# [AIM]
The required output is a word-for-word copy of the lines from the line bearing "Recreate this object" through the line bearing "# face plane", inclusive, and no other lines.

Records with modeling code
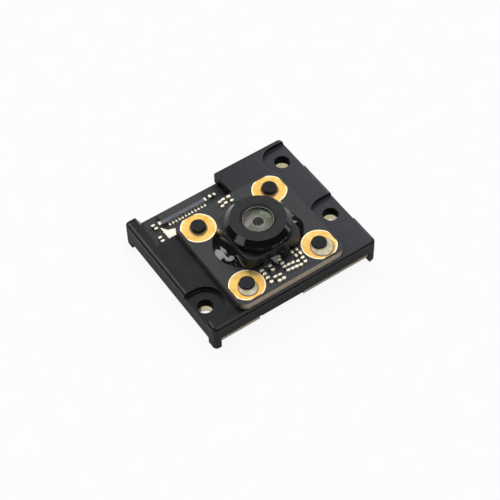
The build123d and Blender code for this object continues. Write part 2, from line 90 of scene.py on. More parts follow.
# %% Camera
AZIMUTH = math.radians(-32.923)
ELEVATION = math.radians(52.433)
ROLL = math.radians(-1.823)
FOCAL_LENGTH = 108.04
SENSOR = 36.0
DISTANCE = 193.611 * MM
AIM_RIGHT = 0.169 * MM
AIM_UP = -2.601 * MM
AIM_LEVEL = 4.2 * MM
CLIP_NEAR, CLIP_FAR = 0.01, 20.0

back = np.array([
    math.sin(AZIMUTH) * math.cos(ELEVATION),
    -math.cos(AZIMUTH) * math.cos(ELEVATION),
    math.sin(ELEVATION),
])
level_right = np.array([math.cos(AZIMUTH), math.sin(AZIMUTH), 0.0])
level_up = np.cross(back, level_right)
right = math.cos(ROLL) * level_right + math.sin(ROLL) * level_up
up = math.cos(ROLL) * level_up - math.sin(ROLL) * level_right
eye = AIM_RIGHT * right + AIM_UP * up + DISTANCE * back + np.array([0, 0, AIM_LEVEL])

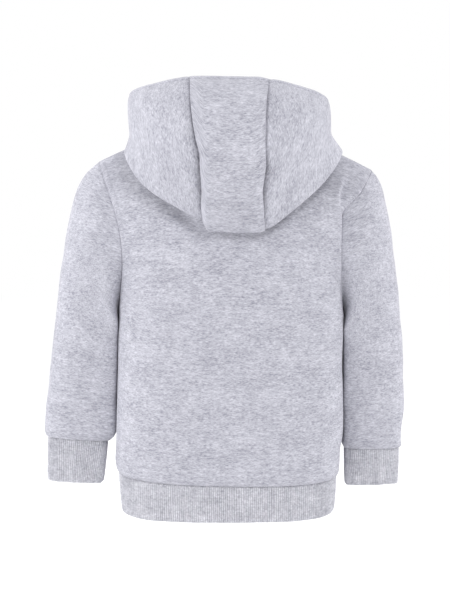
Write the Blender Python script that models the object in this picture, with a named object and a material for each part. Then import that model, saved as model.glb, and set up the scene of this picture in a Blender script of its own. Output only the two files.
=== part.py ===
"""A toddler's pullover hoodie, filled out as when worn, in metres with +Z up.

The front faces -Y and the wearer's left is +X. The origin is level with the two points where the
shoulder seams meet the neckline, near the middle of the neck opening. The garment is first drawn
as one skin, the outside of the cloth, and then cut into its panels along the seams.
"""

from collections import namedtuple
from math import pi

import bmesh
import bpy
import numpy as np

# Cloth
FLEECE_WALL = 0.0016
RIB_WALL = 0.0030
SEAM_GAP = 0.00065
RIB_PITCH = 0.0026
RIB_RELIEF = 0.0005

# How the garment hangs: its right side is a little lower, except at the hem
TILT = 0.031
TILT_FOOT = -0.420
TILT_RAMP = 0.070

# Sampling
FINE = 200
NECK_CELLS = 6
SHOULDER_CELLS = 6
YOKE_ROWS = 12
BODY_ROWS = 9
SLEEVE_ROWS = 15
HOOD_ROWS = 24
PANEL_SEAM_CELLS = 3

# Torso: sections from the hem seam up to the underarm
BODY_SQUARE = 2.7
BAND_SQUARE = 3.2
Section = namedtuple("Section", "z middle half back front dip")
BODY = (
    Section(-0.3785, 0.0005, 0.1240, 0.0665, 0.0665, 0.0040),
    Section(-0.3680, 0.0000, 0.1268, 0.0710, 0.0710, 0.0030),
    Section(-0.3450, -0.0005, 0.1272, 0.0745, 0.0745, 0.0010),
    Section(-0.3040, -0.0010, 0.1276, 0.0770, 0.0780, 0.0000),
    Section(-0.2500, -0.0025, 0.1255, 0.0780, 0.0810, 0.0000),
    Section(-0.1970, -0.0035, 0.1235, 0.0780, 0.0820, 0.0000),
)
BAND = (
    Section(-0.3788, 0.0005, 0.1228, 0.0655, 0.0655, 0.0040),
    Section(-0.4235, 0.0000, 0.1215, 0.0630, 0.0630, 0.0000),
)

# Neckline and shoulders
NECK_MIDDLE = -0.006
NECK_HALF = 0.063
NECK_SIDE_Y = -0.002
NECK_BACK = (0.046, -0.014)
NECK_FRONT = (-0.062, -0.056)
SHOULDER_ARCH = 0.0030
Profile = namedtuple("Profile", "y z")
CENTRE_BACK = (
    Profile(0.078, -0.197),
    Profile(0.0785, -0.150),
    Profile(0.0765, -0.110),
    Profile(0.0720, -0.075),
    Profile(0.0620, -0.040),
    Profile(*NECK_BACK),
)
CENTRE_FRONT = (
    Profile(-0.082, -0.197),
    Profile(-0.082, -0.150),
    Profile(-0.079, -0.110),
    Profile(-0.073, -0.080),
    Profile(*NECK_FRONT),
)
YOKE_ROLL = 4.0

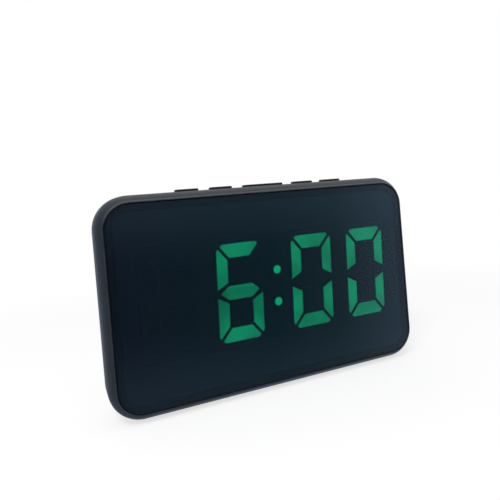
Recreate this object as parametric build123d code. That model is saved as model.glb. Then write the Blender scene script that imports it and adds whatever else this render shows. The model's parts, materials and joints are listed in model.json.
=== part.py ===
from build123d import *
import os
from math import cos, hypot, pi, radians, sin, sqrt, tan

# Digital clock that stands on its lower edge. All sizes are in millimetres.
# The viewer looks along +Y, +X is to the right and +Z is up. A depth is measured back from the
# face plane of the rim, and a height is measured from the middle of the case.

# Case
case_w = 160.7
case_h = 97.1
case_depth = 28.0
case_corner_r = 14.8
cover_share = 3 / 7
wall = 2.0
roll_r = 8.5
roll_depth = 6.5
rim_lip = 0.4
seam_step = 0.4
seam_rebate = 1.0
seam_overlap = 1.5
fit_gap = 0.1

# Back of the rear cover
back_inset = 7.0
back_corner_r = 12.0
back_edge_r = 3.0
back_edge_steps = 3
inner_corner_steps = 3

# Lens and its adhesive ring
lens_t = 2.0
lens_sink = 0.2
lens_gap = 0.3
lens_bevel = 0.25
tape_t = 0.3
tape_w = 3.5
panel_t = 1.8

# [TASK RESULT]
Recreate this object as parametric build123d code. That model is saved as model.glb. Then write the Blender scene script that imports it and adds whatever else this render shows. The model's parts, materials and joints are listed in model.json.
=== part.py ===
from build123d import *
import os
from math import cos, hypot, pi, radians, sin, sqrt, tan

# Digital clock that stands on its lower edge. All sizes are in millimetres.
# The viewer looks along +Y, +X is to the right and +Z is up. A depth is measured back from the
# face plane of the rim, and a height is measured from the middle of the case.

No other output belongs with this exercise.